Vu : l’International Slavery Museum à Liverpool et l’exposition « Bodies of Colour: Breaking with stereotypes in the wallpaper collection » présentée par à la sublimissime Whitworth Art Gallery à Manchester jusqu’en mai 2019.
Contrairement à nos grands musées qui misent bien souvent sur des expositions « blockbusters », l’International Slavery Museum à Liverpool fait le difficile choix de regarder l’histoire en face. La raison : à la fin du 18e siècle, Liverpool devient la capitale européenne de la traite transatlantique des esclaves et, à terme, ses « négriers » ont assuré le transport de près d’un million et demi d’Africains vers l’esclavage (sur la douzaine de millions répertoriés). Rien de moins.

Plusieurs textes de l’exposition permanente sont un peu succincts et conçus pour bouleverser. Les faits demeurent implacables cependant, incluant des épisodes d’autant plus ahurissants qu’ils sont récents, comme « The Tuskegee Experiment » :
« In 1932 the US Public Health Service conducted a medical experiment on 400 poor illiterate Black sharecroppers with syphilis in Tuskegee, Alabama. Calling it « bad blood », the doctors lied to the men in order to watch the effects of the illness. Their wives and babies were unknowingly infected. In 1972 the study was finally terminated. »
Et cela n’empêche pas non plus les nuances, comme au sujet des principales conséquences de l’esclavage :
« The labour and inventiveness of enslaved peoples shaped the Americas and enriched Western Europe, rather than their African homelands. »
Impossible donc de ne pas être bouleversé, mais impossible de ne pas être en même temps soufflé par tant de lucidité. En reconnaissant qu’une partie importante de son développement et de sa prospérité découlent directement du rôle clé joué dans un commerce abject, Liverpool fait preuve d’une rare honnêteté.
Quant à la Whitworth Art Gallery à Manchester, elle n’hésite pas à aborder le sujet du racisme, mais cette fois à travers des exemples tirés de sa collection de papier peint.

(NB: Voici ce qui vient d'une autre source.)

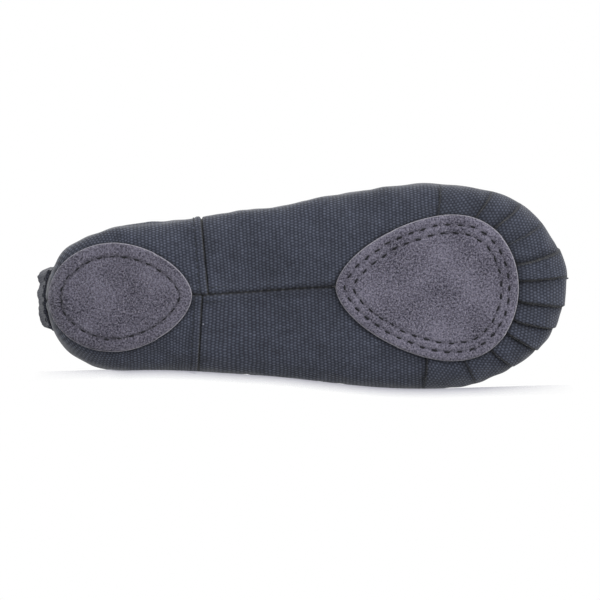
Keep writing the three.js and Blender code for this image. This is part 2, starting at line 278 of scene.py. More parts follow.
print(COLUMNS, "columns round an outline of", round(2 * outline_at[-1]), "mm")


# %% One column
def cross_seam_slant(y, q):
    """The two halves of the seam across the sole are not sewn quite square."""
    return np.where(y < 0, 1.2 - 1.6 * q, -0.7 - 2.2 * q)


def ray(k, upper):
    """One column of one half: points close together, outline first."""
    u = np.linspace(0, 1, 700) ** 2
    share = np.maximum(np.cos(u * math.pi / 2) ** (2 / (2.3 if upper else 3)), 1e-3)
    d, y = column_d[k], column_y[k]
    front = TOP_CENTRE if upper else BALL
    inner = min(max(d, HEEL_ROUND), front)
    x, across = inner + (d - inner) * share, y * share
    q = np.clip(np.abs(across) / np.maximum(half_width(x), 1e-9), 0, 1)
    near = np.exp(-(((x - CROSS_SEAM) / 13) ** 2))
    moved = x + cross_seam_slant(y, q) * near
    scale = half_width(moved) / np.maximum(half_width(x), 1e-9)
    across = across * np.where(near > 1e-4, scale, 1)
    drift = -1.2 * eased(CROSS_SEAM, 93, x) * (1 - q) ** 2
    if upper:
        return settled(moved, across, height(moved, across, True))
    return settled(moved, across + drift, height(moved, across, False))


def evenly(points, rows):
    """The same line with its points evenly spaced, and its length."""
    run = np.r_[0, np.cumsum(np.linalg.norm(np.diff(points, axis=0), axis=1))]
    places = np.linspace(0, run[-1], rows + 1)
    return np.stack([np.interp(places, run, c) for c in points.T], -1), run[-1]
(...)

D’emblée, le premier panneau postule que :
« This exhibition deals with some difficult questions [but our] aim is to bring together different positions and experiences within an atmosphere of respect, learning and understanding. »
Et précise que :
« The team at the Whitworth have [sic] been discussing how we challenge racist representations within our collections. We all believe in this but don’t all agree about how it should be done. Bodies of Colours opens this up and invites you to contribute to an evolving conversation. »
À nouveau, une telle franchise et une telle ouverture d’esprit, au-delà des divergences, sont rafraîchissantes.

J’ai déjà entendu des conversations passionnées entre des Québécois « pure laine » qui s’enthousiasmaient pour tel pays, tel dirigeant ou telle situation politique en Afrique. À mon grand étonnement, car il était difficile, à défaut de mieux connaître ce continent, de départager ce qui dans leurs propos tenait du mythe ou de la réalité. Aussi, je n’avais jamais entendu auparavant ces mêmes personnes s’intéresser, par exemple, au parcours de telle Première Nation ou de tel chef autochtone.
Aujourd’hui, dans un même élan surréaliste, la dénonciation de l’appropriation culturelle, en confondant pillage et métissage, semble surtout l’occasion de se perdre dans la définition des soi-disant vrais et faux propriétaires de tragédies historiques. Pire, elle construit de nouvelles petites cases dans lesquelles chacun devrait se tenir. À quand une véritable conversation qui permettrait de mieux comprendre l’expérience de l’autre ? Tant celle des victimes qui devraient pouvoir raconter leurs histoires dans leurs propres mots que celle des « gagnants » dont la vision évolue et se diversifie, trop lentement certes, mais qui tente tout de même de faire, de façon de plus en plus originale, son examen de conscience.